As the above commentary notes, Blackberry had similar problems having to switch hardware platforms due to TI's dropping out of the business.
And the author of the above doesn't even note the common thread with how TI refusing to compete with Intel led to Sun Microsystems being unable to timely bring out their latest Sparc servers.
Posted by: John Phamlore | April 26, 2013 at 10:31 AM
@John Phamiore
The lesson?
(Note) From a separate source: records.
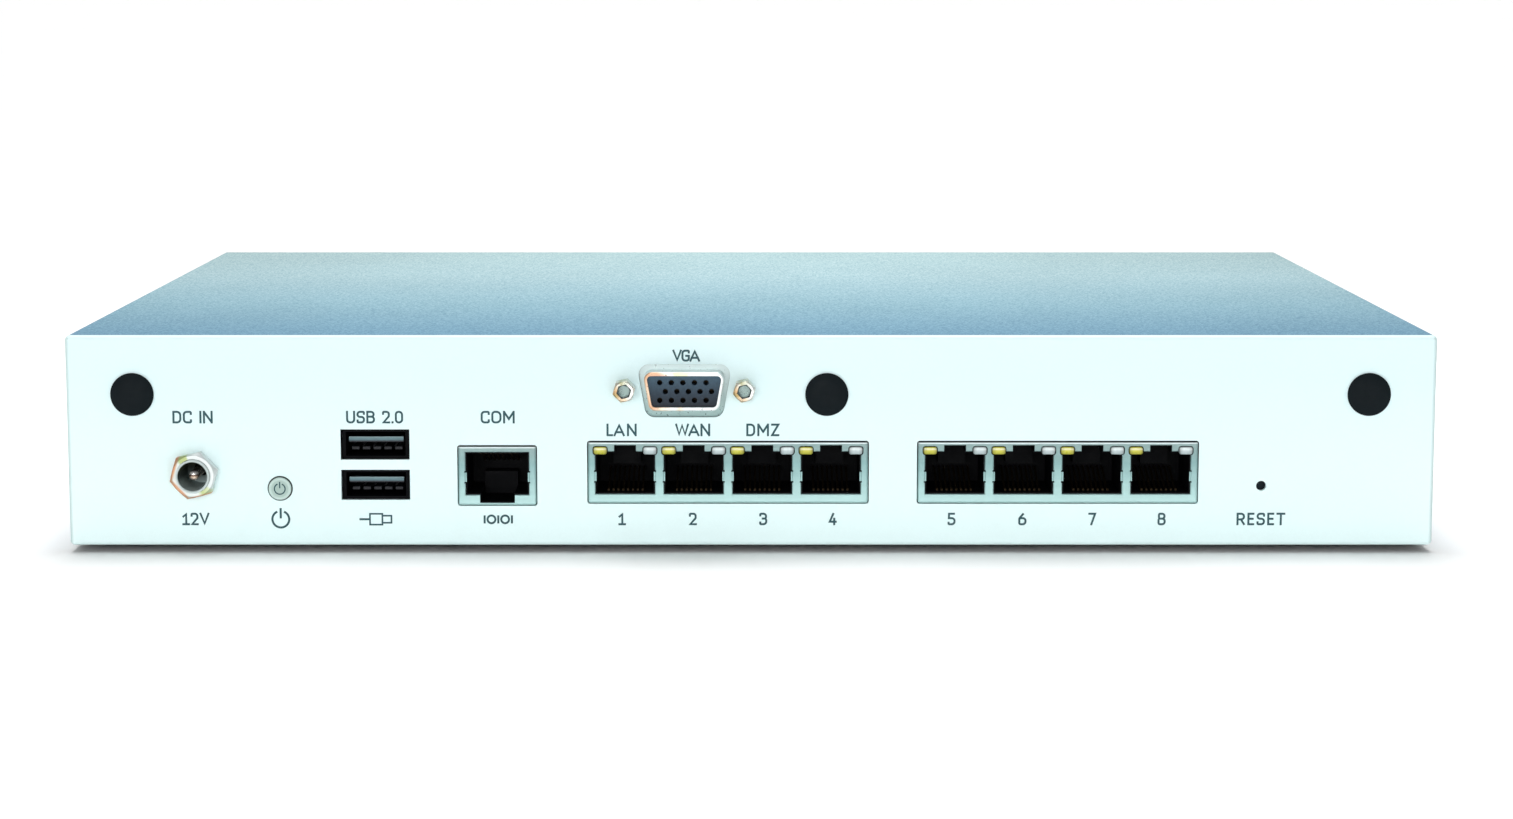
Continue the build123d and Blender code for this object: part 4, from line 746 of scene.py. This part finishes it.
BEND = 0.28  # usual corner radius
GLYPHS = {
    "A": (0.86, [[(0, 0, 0), (0.43, 0.93, 0), (0.86, 0, 0)], [(0.13, 0.28, 0), (0.73, 0.28, 0)]]),
    "B": (0.62, [
        [(0, 0, 0), (0, 1, 0)],
        [(0, 1, 0), (0.59, 1, 0.24), (0.59, 0.54, 0.22), (0, 0.54, 0)],
        [(0, 0.54, 0), (0.62, 0.54, 0.24), (0.62, 0, 0.26), (0, 0, 0)],
    ]),
    "C": (0.66, [[
        (0.66, 0.8, 0), (0.66, 1, BEND), (0, 1, BEND), (0, 0, BEND), (0.66, 0, BEND), (0.66, 0.2, 0),
    ]]),
    "D": (0.64, [[(0, 0, 0), (0, 1, 0), (0.64, 1, 0.34), (0.64, 0, 0.34), (0, 0, 0)]]),
    "E": (0.46, [[(0.46, 1, 0), (0, 1, 0), (0, 0, 0), (0.46, 0, 0)], [(0, 0.52, 0), (0.4, 0.52, 0)]]),
    "G": (0.64, [[
        (0.64, 0.82, 0), (0.64, 1, BEND), (0, 1, BEND), (0, 0, BEND), (0.64, 0, BEND), (0.64, 0.48, 0),
        (0.38, 0.48, 0),
    ]]),
    "I": (0.0, [[(0, 0, 0), (0, 1, 0)]]),
    "L": (0.42, [[(0, 1, 0), (0, 0, 0), (0.42, 0, 0)]]),
    "M": (0.9, [
        [(0, 0, 0), (0, 1, 0)],
        [(0.03, 0.96, 0), (0.45, 0.32, 0), (0.87, 0.96, 0)],
        [(0.9, 0, 0), (0.9, 1, 0)],
    ]),
    "N": (0.72, [[(0, 0, 0), (0, 1, 0)], [(0.03, 0.96, 0), (0.69, 0.04, 0)], [(0.72, 0, 0), (0.72, 1, 0)]]),
    "O": (0.76, [bowl(0, 0, 0.76, 1, 0.36)]),
    "R": (0.62, [
        [(0, 0, 0), (0, 1, 0)],
        [(0, 1, 0), (0.6, 1, 0.26), (0.6, 0.46, 0.26), (0, 0.46, 0)],
        [(0.32, 0.46, 0), (0.6, 0.02, 0)],
    ]),
    "S": (0.6, [[
        (0.6, 0.82, 0), (0.6, 1, 0.24), (0, 1, 0.24), (0, 0.52, 0.23), (0.6, 0.52, 0.23),
        (0.6, 0, 0.24), (0, 0, 0.24), (0, 0.18, 0),
    ]]),
    "T": (0.64, [[(0, 1, 0), (0.64, 1, 0)], [(0.32, 1, 0), (0.32, 0, 0)]]),
    "U": (0.66, [[(0, 1, 0), (0, 0, BEND), (0.66, 0, BEND), (0.66, 1, 0)]]),
    "V": (0.74, [[(0, 1, 0), (0.37, 0.07, 0), (0.74, 1, 0)]]),
    "W": (1.1, [[(0, 1, 0), (0.27, 0.07, 0), (0.55, 0.93, 0), (0.83, 0.07, 0), (1.1, 1, 0)]]),
    "Z": (0.58, [[(0, 1, 0), (0.58, 1, 0), (0, 0, 0), (0.58, 0, 0)]]),
    "0": (0.58, [bowl(0, 0, 0.58, 1, BEND)]),
    "1": (0.5, [[(0.02, 0.74, 0), (0.27, 0.94, 0), (0.27, 0, 0)], [(0, 0, 0), (0.52, 0, 0)]]),
    "2": (0.56, [[
        (0, 0.82, 0), (0, 1, 0.26), (0.54, 1, 0.26), (0.54, 0.58, 0.2), (0.04, 0, 0), (0.56, 0, 0),
    ]]),
    "3": (0.56, [
        [(0, 0.84, 0), (0, 1, 0.24), (0.54, 1, 0.24), (0.54, 0.54, 0.2), (0.24, 0.54, 0)],
        [(0.24, 0.54, 0), (0.56, 0.54, 0.22), (0.56, 0, 0.26), (0, 0, 0.26), (0, 0.16, 0)],
    ]),
    "4": (0.58, [[(0.34, 0.98, 0), (0.02, 0.24, 0), (0.58, 0.24, 0)], [(0.44, 0.52, 0), (0.44, 0, 0)]]),
    "5": (0.56, [[
        (0.5, 1, 0), (0.04, 1, 0), (0.02, 0.58, 0), (0.56, 0.58, 0.26), (0.56, 0, 0.26), (0, 0, 0.26),
        (0, 0.14, 0),
    ]]),
    "6": (0.58, [bowl(0, 0, 0.58, 0.58, 0.25), [(0, 0.3, 0), (0, 0.56, 0.25), (0.34, 0.96, 0)]]),
    "7": (0.56, [[(0, 1, 0), (0.54, 1, 0), (0.2, 0, 0)]]),
    "8": (0.58, [bowl(0.03, 0.53, 0.55, 1, 0.22), bowl(0, 0, 0.58, 0.53, 0.24)]),
    ".": (0.0, [[(0, 0, 0), (0, 0.01, 0)]]),
    " ": (0.22, []),
}
STROKE = 0.42  # width of a stroke in millimetres
TUCK = 0.35  # how far an A slides under the letter before it
TUCKED = ("LA", "WA", "VA")  # pairs of letters that are set closer


def square_ends(path, reach):
    """Carries both ends of an open stroke on by half its width."""
    path[0] = path[0] + (path[0] - path[1]).normalized() * reach
    path[-1] = path[-1] + (path[-1] - path[-2]).normalized() * reach


def legend(shape, words, x, height, width, cap):
    """Words centred on a point of the rear face, set to a width and a cap height in millimetres."""
    cap -= STROKE
    inked = sum(GLYPHS[letter][0] for letter in words) * cap
    tucks = sum(words.count(pair) for pair in TUCKED)
    gap = (width - STROKE - inked + tucks * TUCK) / max(len(words) - 1, 1)
    cursor = x - (width - STROKE) / 2 if len(words) > 1 else x - inked / 2
    for letter, following in zip(words, words[1:] + " "):
        advance, strokes = GLYPHS[letter]
        for layer, stroke in enumerate(strokes):
            path = [
                Vector((cursor + point.x * cap, height + (point.y - 0.5) * cap))
                for point in round_corners(stroke)
            ]
            closed = (path[0] - path[-1]).length < 1e-6
            if closed:
                path.pop()
            else:
                square_ends(path, STROKE / 2)
            add_ribbon(shape, path, STROKE, on_rear, closed, 0.03 + 0.005 * layer)
        cursor += advance * cap + gap - (TUCK if letter + following in TUCKED else 0)


def on_rear(x, height, lift):
    """Point just off the rear face, lift millimetres further out."""
    return rear_point(x, height, 0.02 + lift)


socket_x = {
    name: centre_of(name).x / MM
    for name in ("dc_jack_nut", "power_button", "usb_shell", "console_shield", "reset_plunger", "video_shell")
}
block_x = [centre_of(f"network_shield_{side}").x / MM for side in ("left", "right")]
port_x = [middle + (index - 1.5) * PORT_PITCH for middle in block_x for index in range(4)]

# heights of the rows' middles above the case's bottom, and of a capital letter
upper_row = 27.3
lower_row = 5.7
port_row = 24.6
video_row = 40.25
cap_height = 2.65
# words, middle, height, width and capital height of each line
printed = [
    ("VGA", socket_x["video_shell"] + 0.4, video_row, 5.75, 2.5),
    ("DC IN", socket_x["dc_jack_nut"] - 0.2, upper_row, 8.4, cap_height),
    ("USB 2.0", socket_x["usb_shell"], upper_row, 11.9, cap_height),
    ("COM", socket_x["console_shield"] + 0.2, upper_row, 7.1, cap_height),
    ("LAN", port_x[0] - 0.7, port_row, 6.3, cap_height),
    ("WAN", port_x[1] - 0.2, port_row, 7.3, cap_height),
    ("DMZ", port_x[2] + 0.1, port_row, 6.9, cap_height),
    ("12V", socket_x["dc_jack_nut"], lower_row, 5.7, cap_height),
    ("RESET", socket_x["reset_plunger"] + 0.1, lower_row, 10.2, cap_height),
]
digit_shift = (-0.7, -0.2, 0.2, 0.4, -0.6, -0.1, 0.2, 0.4)
printed += [
    (str(index + 1), x + shift, lower_row, 1.5, cap_height)
    for index, (x, shift) in enumerate(zip(port_x, digit_shift))
]
letters = bmesh.new()
for line in printed:
    legend(letters, *line)
add_piece("port_legends", letters, "legend_ink", "chassis")


# ---- Printed symbols: power, serial data and a plain plug ----
def power_symbol(shape, x, height, radius, width, to_world, bar):
    """Ring with a gap at its top and a bar through the gap."""
    add_ribbon(shape, ring_path(x, height, radius, 114, 312, 40), width, to_world)
    top = height + radius + bar * 0.28
    add_ribbon(shape, [Vector((x, top)), Vector((x, top - bar))], width, to_world, thickness=0.035)


symbols = bmesh.new()
symbol_row = 5.65
power_symbol(symbols, socket_x["power_button"], symbol_row, 1.76, 0.44, on_rear, 2.2)
serial_middle = socket_x["console_shield"] + 0.1
for bar in (-1, 0, 1):
    bar_x = serial_middle + bar * 2.86
    add_ribbon(symbols, [Vector((bar_x, 4.76)), Vector((bar_x, 6.47))], STROKE, on_rear)
for ring in (-1, 1):
    add_ribbon(symbols, ring_path(serial_middle + ring * 1.43, 5.62, 0.82), STROKE, on_rear, closed=True)
plug_x = socket_x["usb_shell"] - 0.1
lead = [Vector((plug_x - 3.4, symbol_row)), Vector((plug_x - 1.2, symbol_row))]
add_ribbon(symbols, lead, STROKE, on_rear)
# the plug's grip and its narrower tip: left, right and half height
for layer, (left, right, half) in enumerate(((-1.2, 1.4, 1.15), (1.4, 3.3, 0.75))):
    outline = [
        Vector((plug_x + left, symbol_row - half)),
        Vector((plug_x + left, symbol_row + half)),
        Vector((plug_x + right, symbol_row + half)),
        Vector((plug_x + right, symbol_row - half)),
    ]
    add_ribbon(symbols, outline, 0.34, on_rear, closed=True, thickness=0.035 + 0.005 * layer)
add_piece("port_symbols", symbols, "legend_ink", "chassis")

# ---- Mark on the power button ----
button_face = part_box("power_button")[0].y
button_z = centre_of("power_button").z


def on_button(x, height, lift):
    """Point just off the power button's face."""
    return Vector((x * MM, button_face - (0.01 + lift) * MM, button_z + height * MM))


button_mark = bmesh.new()
power_symbol(button_mark, socket_x["power_button"], 0, 1.12, 0.26, on_button, 1.35)
add_piece("button_symbol", button_mark, "legend_ink", "power_button")

# ---- Camera, at the viewpoint of the reference view ----
camera_side = -0.00095  # metres along X
camera_distance = 0.5821  # metres in front of the rear face
camera_height = 0.118  # metres above the case's bottom
camera_dip = 6.858  # degrees below level
camera_data = bpy.data.cameras.new("camera")
camera_data.lens = 67.1
camera_data.sensor_width = 36.0
camera_data.shift_x = 0.0066
camera_data.shift_y = -0.06
camera = bpy.data.objects.new("camera", camera_data)
camera.location = Vector((camera_side, rear_y - camera_distance, case_z + camera_height))
camera.rotation_euler = (math.radians(90 - camera_dip), 0, 0)
bpy.context.scene.collection.objects.link(camera)
bpy.context.scene.camera = camera

# ---- Floor and light ----
floor_shape = bmesh.new()
bmesh.ops.create_grid(floor_shape, x_segments=8, y_segments=8, size=30.0)
floor_mesh = bpy.data.meshes.new("floor")
floor_shape.to_mesh(floor_mesh)
floor_shape.free()
floor_finish = Finish("floor_paper", srgb(254, 254, 254), 0.9)
floor_finish.bump(floor_finish.noise(60), 0.02, 0.001)
floor_mesh.materials.append(floor_finish.material)
floor = bpy.data.objects.new("floor", floor_mesh)
bpy.context.scene.collection.objects.link(floor)


def soft_light(name, place, aim, size, power, colour):
    """Area light of a given size in metres, aimed at a point."""
    data = bpy.data.lights.new(name, "AREA")
    data.shape = "RECTANGLE"
    data.size, data.size_y = size
    data.energy = power
    data.color = colour
    light = bpy.data.objects.new(name, data)
    light.location = place
    light.rotation_euler = (Vector(aim) - Vector(place)).to_track_quat("-Z", "Y").to_euler()
    bpy.context.scene.collection.objects.link(light)
    return light


def soft_sun(name, elevation, azimuth, strength, spread):
    """Distant soft light: azimuth 0 shines from the port side, elevation above the floor, both in degrees."""
    data = bpy.data.lights.new(name, "SUN")
    data.energy = strength * math.pi
    data.angle = math.radians(spread)
    light = bpy.data.objects.new(name, data)
    light.rotation_euler = (math.radians(90 - elevation), 0, math.radians(azimuth))
    bpy.context.scene.collection.objects.link(light)


soft_sun("front", 10, -6, 0.45, 40)
soft_sun("above", 78, 180, 0.62, 28)
# a weak lamp above the front makes the cover's far part lighter than its near part
over = soft_light("over", (0.0, 0.1, 0.25), (0, 0.1, 0.04), (0.3, 0.12), 0.8, (1.0, 0.98, 0.96))
over.visible_glossy = False
over.visible_camera = False

# studio surroundings: bright at floor level, dimmer overhead
world = bpy.data.worlds.new("studio")
world.use_nodes = True
sky = world.node_tree
direction = sky.nodes.new("ShaderNodeTexCoord")
split = sky.nodes.new("ShaderNodeSeparateXYZ")
fall = sky.nodes.new("ShaderNodeMapRange")
for socket, number in zip(list(fall.inputs)[1:5], (0.02, 0.14, 1.1, 0.35)):
    socket.default_value = number
sky.links.new(direction.outputs["Generated"], split.inputs[0])
sky.links.new(split.outputs["Z"], fall.inputs["Value"])
sky.links.new(fall.outputs["Result"], sky.nodes["Background"].inputs["Strength"])
sky.nodes["Background"].inputs["Color"].default_value = (1.0, 1.0, 1.0, 1.0)
bpy.context.scene.world = world
bpy.context.scene.view_settings.view_transform = "Standard"
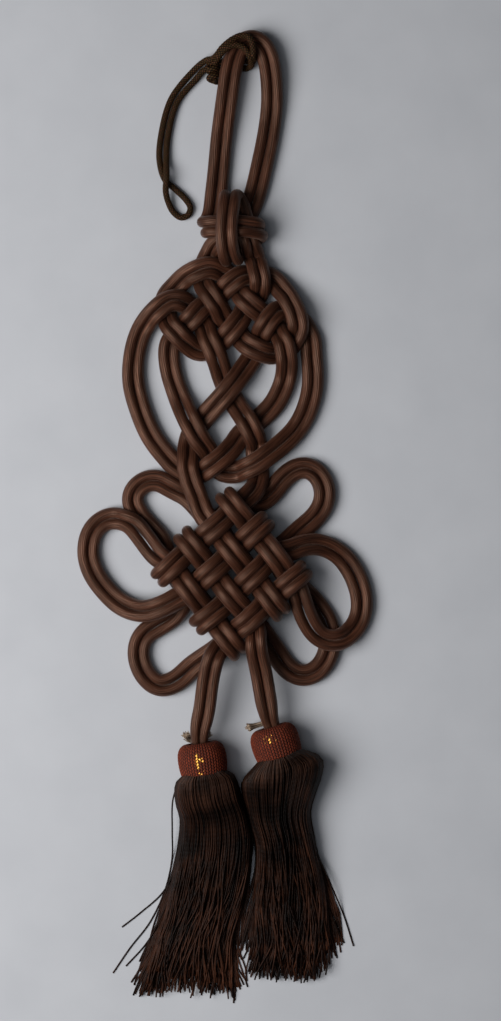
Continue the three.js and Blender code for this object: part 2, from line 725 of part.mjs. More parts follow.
function tassel(side) {
  const { turn, top } = capFrame(CAPS[side]);
  const head = turned([
    [0, HEAD_TOP], [HEAD_RADIUS - HEAD_SHOULDER, HEAD_TOP], [HEAD_RADIUS, HEAD_TOP + HEAD_SHOULDER],
    [HEAD_RADIUS, CAP_LENGTH], [HEAD_RADIUS - HEAD_EDGE, HEAD_BOTTOM], [0, HEAD_BOTTOM],
  ], HEAD_SEGMENTS);
  head.rotateZ(turn);
  head.translate(top.x, top.y, top.z);
  return toGeometry(joined([toManifold(head), ...skirtLocks(side)]));
}

// The object
const group = new THREE.Group();

function add(name, geometry, color, roughness) {
  const mesh = new THREE.Mesh(geometry, new THREE.MeshStandardMaterial({ color, roughness, metalness: 0 }));
  mesh.name = name;
  group.add(mesh);
  return mesh;
}

add('knotted_cord', knottedCord(), COLOUR.satin, 0.45);
add('hanger_knot', hangerKnot(), COLOUR.hanger, 0.8);
add('hanger_cord', thinTube(HANGER_ROUTE, HANGER, HANGER_SIDES, HANGER_STEP), COLOUR.hanger, 0.8);
for (const side of ['left', 'right']) {
  const { turn, top } = capFrame(CAPS[side]);
  const cap = add(`cap_${side}`, capGeometry(), COLOUR.cap, 0.7);
  cap.rotation.z = turn;
  cap.position.copy(top);
  add(`tassel_${side}`, tassel(side), COLOUR.thread, 0.7);
  add(`tie_${side}`, thinTube(TIE_ROUTE[side], TIE, TIE_SIDES, TIE_STEP), COLOUR.tie, 0.8);
}

export default group;
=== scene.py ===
"""A knotted satin-cord hanging with two thread tassels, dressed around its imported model.

The surface that it lies on is z = 0, +Y points to the hanging loop and +X to the right. Tables and sizes
are in millimetres, or in pixels of the photograph where they say so; meshes are made in metres.
"""

import math

import bpy
import numpy as np
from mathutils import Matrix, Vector


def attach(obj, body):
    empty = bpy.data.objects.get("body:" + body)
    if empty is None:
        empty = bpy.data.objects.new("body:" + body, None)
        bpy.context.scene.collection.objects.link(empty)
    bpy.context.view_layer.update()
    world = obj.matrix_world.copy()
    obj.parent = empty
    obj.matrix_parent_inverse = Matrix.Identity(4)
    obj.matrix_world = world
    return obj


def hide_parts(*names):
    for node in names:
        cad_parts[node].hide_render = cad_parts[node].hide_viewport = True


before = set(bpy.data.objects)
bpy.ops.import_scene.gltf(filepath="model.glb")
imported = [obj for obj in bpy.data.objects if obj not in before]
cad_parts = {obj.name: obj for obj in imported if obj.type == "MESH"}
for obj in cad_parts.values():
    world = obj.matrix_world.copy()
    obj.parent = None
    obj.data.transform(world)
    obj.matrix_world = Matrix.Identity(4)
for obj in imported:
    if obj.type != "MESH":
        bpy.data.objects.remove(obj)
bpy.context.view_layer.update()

MM = 0.001
UP = np.array([0.0, 0.0, 1.0])

# Seeds of what is uneven
CORD_SEED = 5
TASSEL_SEEDS = {"left": 7, "right": 11}
TIE_SEED = 3

# The photograph
PHOTO_SIZE = (501, 1021)
PHOTO_SCALE = 0.45  # millimetres to one pixel
PHOTO_ORIGIN = (224.5, 513.78)  # the pixel that lies over the origin
CAMERA_HEIGHT = 1500
SENSOR = 36

# Cords
CORD = 4.9  # distance between the middle lines of two satin cords that touch
SATIN_DRAWN = 5.0  # satin cord diameter; cords press a little on each other
PAIR_PITCH = 4.95  # between the two cords of the doubled cord
HANGER = 2.9  # thin braided cord diameter
TIE = 2.3  # cut tie cord diameter
CROSSING_HALF = 0.72 * PAIR_PITCH
STEEPEST_LEVEL = 0.35  # on a steeper course the pair keeps its side direction
PAIR_EASE = 0.5
ROUTE_STEPS = 24  # from one point of the route to the next
LINE_STEPS = 40  # the same on the thin cords

# Caps
CAP_RADIUS = 11
CAP_LENGTH = 14
CAP_SEGMENTS = 20
CAP_FLAT = CAP_RADIUS * math.cos(math.pi / CAP_SEGMENTS)
CORD_IN_CAP = 2.6

# Heights of a cord's centre in cord diameters
LEVEL = {"floor": 0.5, "over": 1.5, "inner_back": 1.5, "inner_front": 2.5, "outer_front": 3.5}

# Settling of the cords, so that they touch and don't press into each other
POINT_STEP = 1.3
SETTLE_ROUNDS = 110
SETTLE_SMOOTH = 0.25
FINAL_SMOOTHINGS = 2
SETTLE_HOME = 0.05
SETTLE_LOOK = 5  # rounds between two searches for neighbours
SETTLE_REACH = 1.6  # how far a neighbour may be, in cord diameters
SAME_STRETCH = math.ceil(1.7 * CORD / POINT_STEP)

# How unevenly the cords are laid
WANDER_STEP = 20.0  # from one change of course to the next
WANDER_PARTS = 10  # of each
PAIR_WANDER = np.array([0.35, 0.35, 0.1])
CORD_WANDER = np.array([0.22, 0.22, 0.12])

# Crossings of the oval knot, from its crown to its foot: photo x, photo y
OVAL_CROSSING = {
    "crownLeft": [204.5, 268], "crownMiddle": [234, 282], "crownRight": [258, 277],
    "upperLeft": [212, 301], "shoulderLeft": [166, 304], "upperMiddle": [249, 305],
    "shoulderRight": [297.5, 320], "innerLeft": [197, 315], "innerRight": [268, 320],
    "heart": [233, 330], "flankLeft": [178.5, 333.5], "heartLeft": [211.5, 348],
    "heartRight": [256, 350], "flankRight": [285, 348.5], "waist": [229, 389], "lowerLeft": [194, 430],
    "lowerRight": [251, 428], "footRight": [259, 462], "footMiddle": [215, 464.5],
    "footLeft": [190, 474],
}
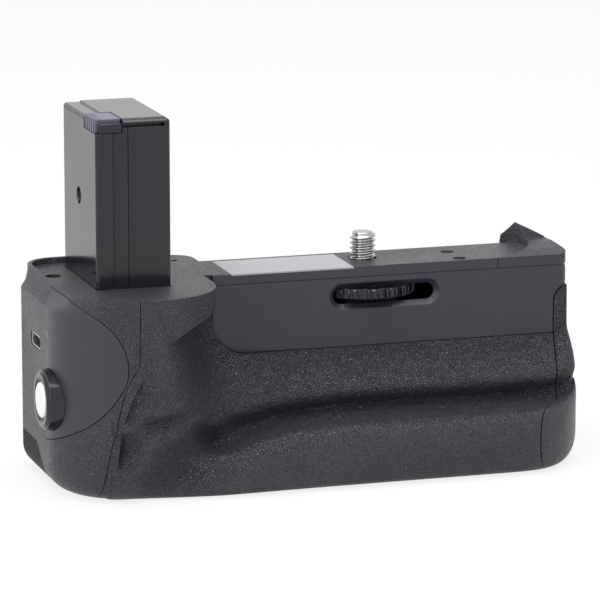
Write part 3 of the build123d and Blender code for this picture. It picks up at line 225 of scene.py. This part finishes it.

Never ever have a single supplier for a critical component.
Posted by: Winter | April 26, 2013 at 10:32 AM
@Baron: >> Clearly, unless you are Apple, the only way to stay on the top 10 list is to use a third party American OS (Android or Windows Phone).
LOL! This is so stupid I couldn't stop laughing, I almost spilled my coffee over the keyboard.
1st.) You do not want to compare the success of Android to the 'success' of WP, do you? One is the dominating smartphone OS, the other OS only is a niche (P)OS.
2nd.) The companies which failed did not fail because they wrote their own OS. They failed because the OS they wrote failed and they were totally dependent on this OS.
This is exactly what currently happens to Nokia, too: Nokia depends on the success of WP. Since WP is a failure, Nokia nose-dives into irrelevancy, too.
If Nokia had a smart CEO instead of the arsonist Elop, they would have multiple OSes, too (at least Symbian, Meego, Meltemi and WP).
So when WP fails, Nokia would have a plan B. They do not, so they fail.
And this is exactly what the failed companies had in common: No plan B.
Posted by: Huber | April 26, 2013 at 10:40 AM
@John Phamlore, I guess meego kernel could never support other chip makers, because its such a peculiar unused in mobile kernel???